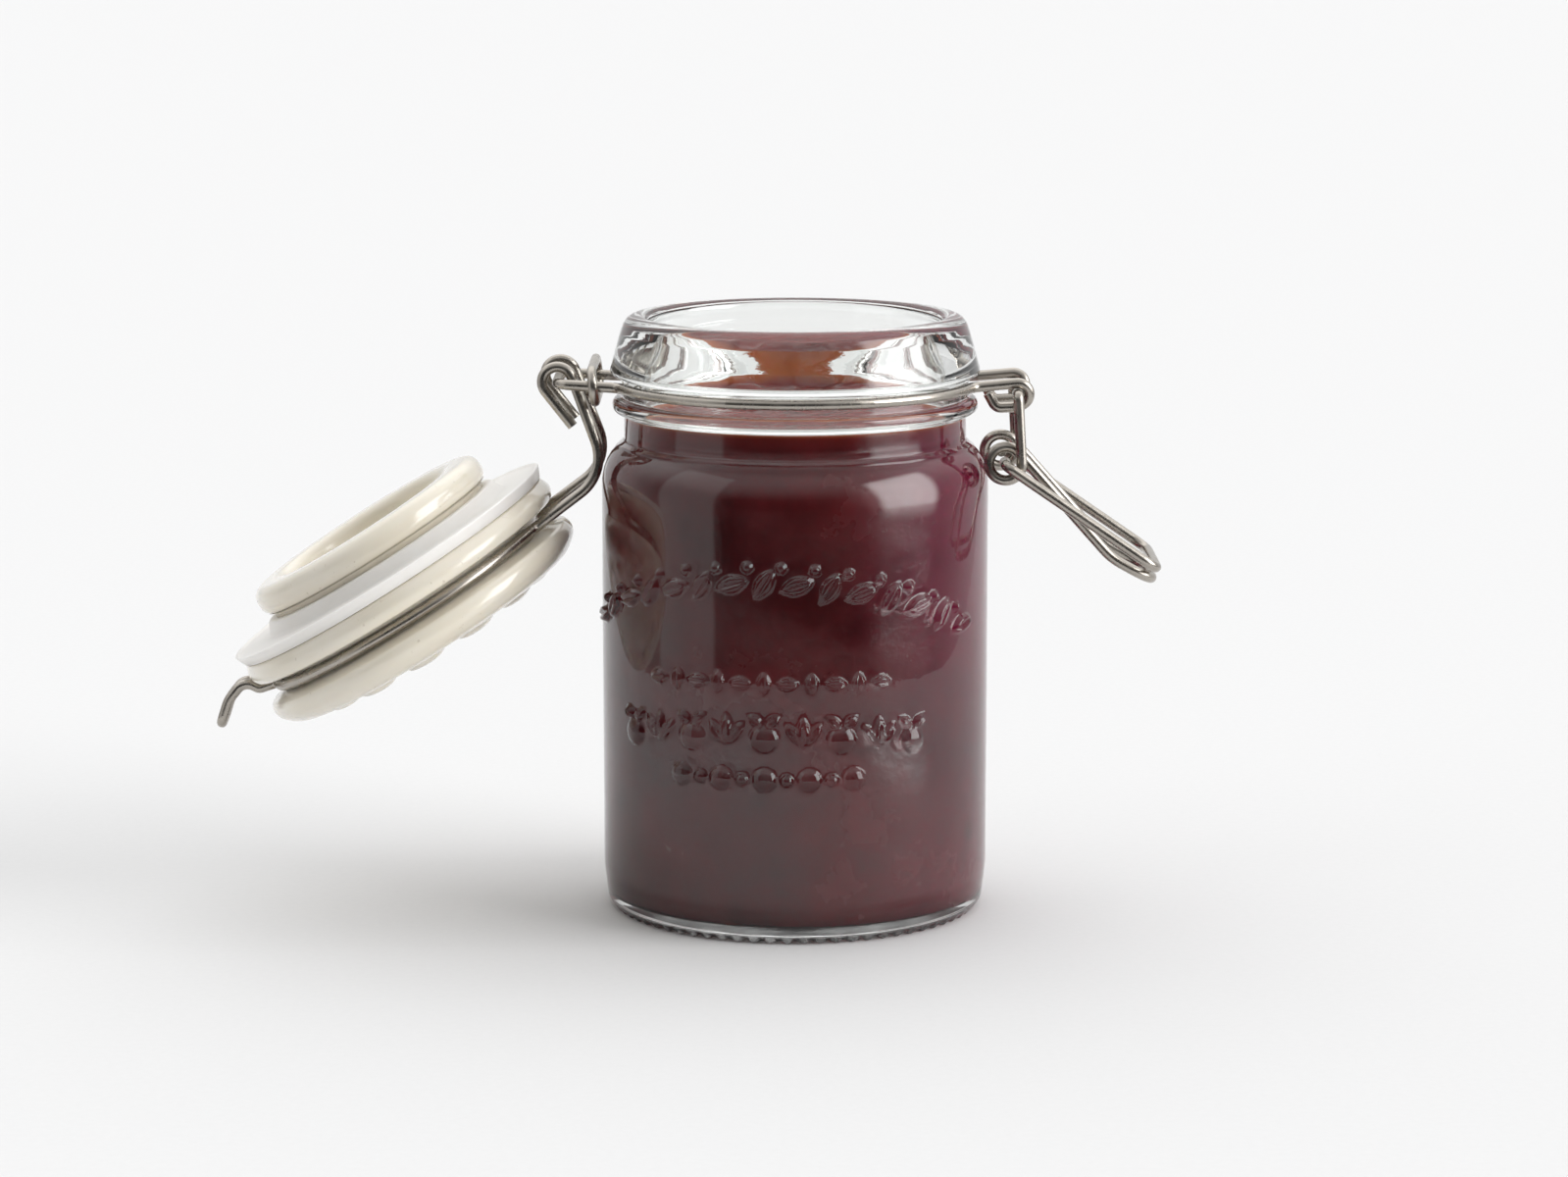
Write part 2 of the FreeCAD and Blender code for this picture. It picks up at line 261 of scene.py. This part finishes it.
def jar_relief(turn, height):
    """An arched garland of leaves over three level rows, on the front of the body."""
    arc = (turn - math.radians(RELIEF_TURN)) * GLASS_R
    relief = np.zeros_like(arc)

    def garland(count, half_angle, low_z, rise, draw):
        """Motifs side by side on an arc that starts at low_z and is higher by rise at its middle."""
        for i in range(count):
            share = 2 * i / (count - 1) - 1
            middle = math.radians(half_angle * share) * GLASS_R
            z = low_z + rise * (1 - share**2)
            motif = draw(i, arc - middle, height - z)
            np.maximum(relief, motif, out=relief)

    garland(15, 66, 55.2, 9.6, lambda i, a, b: leaf(a, b, 6.6, 3.4, 58 if i % 2 else 18))
    garland(14, 63, 58.4, 9.4, lambda i, a, b: bead(a, b, 1.0))
    garland(11, 34, 46.9, 0.2, lambda i, a, b: leaf(a, b, 4.6, 2.8, 90 if i % 2 else 0))
    garland(9, 45, 36.8, 1.3, lambda i, a, b: sprig(a, b) if i % 2 else berry(a, b))
    garland(9, 26, 29.9, 0.0, lambda i, a, b: bead(a, b, 1.2 if i % 2 else 2.1))
    return relief


def berry(across, along):
    """A round fruit with two small leaves on top."""
    fruit = bead(across, along + 0.9, 2.5)
    left = leaf(across + 1.5, along - 2.4, 3.6, 2.2, 140)
    right = leaf(across - 1.5, along - 2.4, 3.6, 2.2, 40)
    return np.maximum(fruit, np.maximum(left, right))


def sprig(across, along):
    """Three leaves fanned from one stem."""
    left = leaf(across + 1.7, along - 0.1, 5.4, 2.3, 125)
    right = leaf(across - 1.7, along - 0.1, 5.4, 2.3, 55)
    return np.maximum(leaf(across, along - 0.6, 6.2, 2.4, 90), np.maximum(left, right))


# ---------------------------------------------------------------- jar and jam


def bore_corners(growth, top_z):
    """The inside of the jar from its axis at the floor up to top_z, grown by this much."""
    floor = FLOOR_Z - growth
    return [
        (0, floor + 1.2, 0),
        (24, floor, 30),
        (BORE_R + growth, floor, 5.0),
        (BORE_R + growth, 80.0, 8.0),
        (NECK_BORE_R + growth, 86.5, 3.0),
        (NECK_BORE_R + growth, top_z, 0),
    ]


def jar_angles():
    """Fine columns across the relief, coarser ones behind that still show the scallops."""
    middle = math.radians(RELIEF_TURN)
    reach = math.radians(RELIEF_REACH)
    front = math.ceil(2 * reach * GLASS_R / RELIEF_STEP)
    fine = middle - reach + np.arange(front) * 2 * reach / front
    behind = 2 * math.pi - 2 * reach
    back = math.ceil(behind / (2 * math.pi) * SCALLOPS * SCALLOP_COLUMNS)
    coarse = middle + reach + np.arange(back) * behind / back
    return np.concatenate([fine, coarse])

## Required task
Return nothing but the lines from the first line of the listing through the line with "return np.maximum(fruit, np.maximum(left, right))", please, keeping every one of them unchanged.

## Result
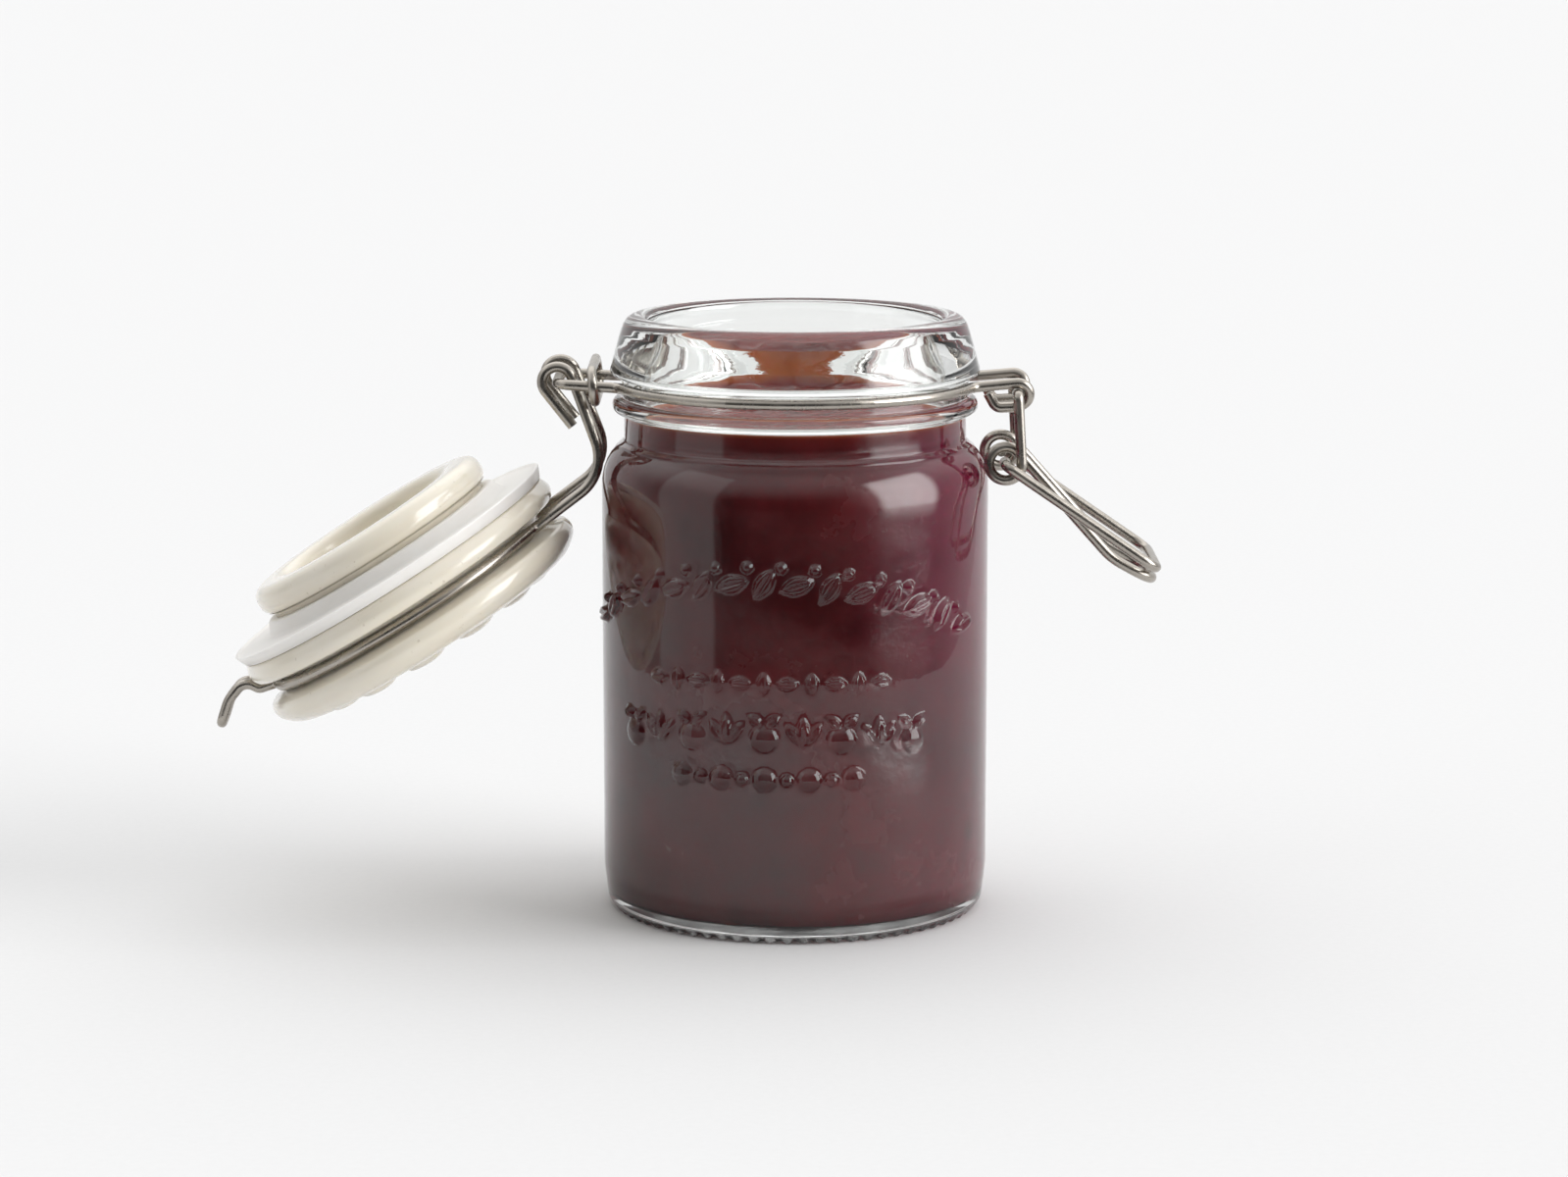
Write part 2 of the FreeCAD and Blender code for this picture. It picks up at line 261 of scene.py. This part finishes it.
def jar_relief(turn, height):
    """An arched garland of leaves over three level rows, on the front of the body."""
    arc = (turn - math.radians(RELIEF_TURN)) * GLASS_R
    relief = np.zeros_like(arc)

    def garland(count, half_angle, low_z, rise, draw):
        """Motifs side by side on an arc that starts at low_z and is higher by rise at its middle."""
        for i in range(count):
            share = 2 * i / (count - 1) - 1
            middle = math.radians(half_angle * share) * GLASS_R
            z = low_z + rise * (1 - share**2)
            motif = draw(i, arc - middle, height - z)
            np.maximum(relief, motif, out=relief)

    garland(15, 66, 55.2, 9.6, lambda i, a, b: leaf(a, b, 6.6, 3.4, 58 if i % 2 else 18))
    garland(14, 63, 58.4, 9.4, lambda i, a, b: bead(a, b, 1.0))
    garland(11, 34, 46.9, 0.2, lambda i, a, b: leaf(a, b, 4.6, 2.8, 90 if i % 2 else 0))
    garland(9, 45, 36.8, 1.3, lambda i, a, b: sprig(a, b) if i % 2 else berry(a, b))
    garland(9, 26, 29.9, 0.0, lambda i, a, b: bead(a, b, 1.2 if i % 2 else 2.1))
    return relief


def berry(across, along):
    """A round fruit with two small leaves on top."""
    fruit = bead(across, along + 0.9, 2.5)
    left = leaf(across + 1.5, along - 2.4, 3.6, 2.2, 140)
    right = leaf(across - 1.5, along - 2.4, 3.6, 2.2, 40)
    return np.maximum(fruit, np.maximum(left, right))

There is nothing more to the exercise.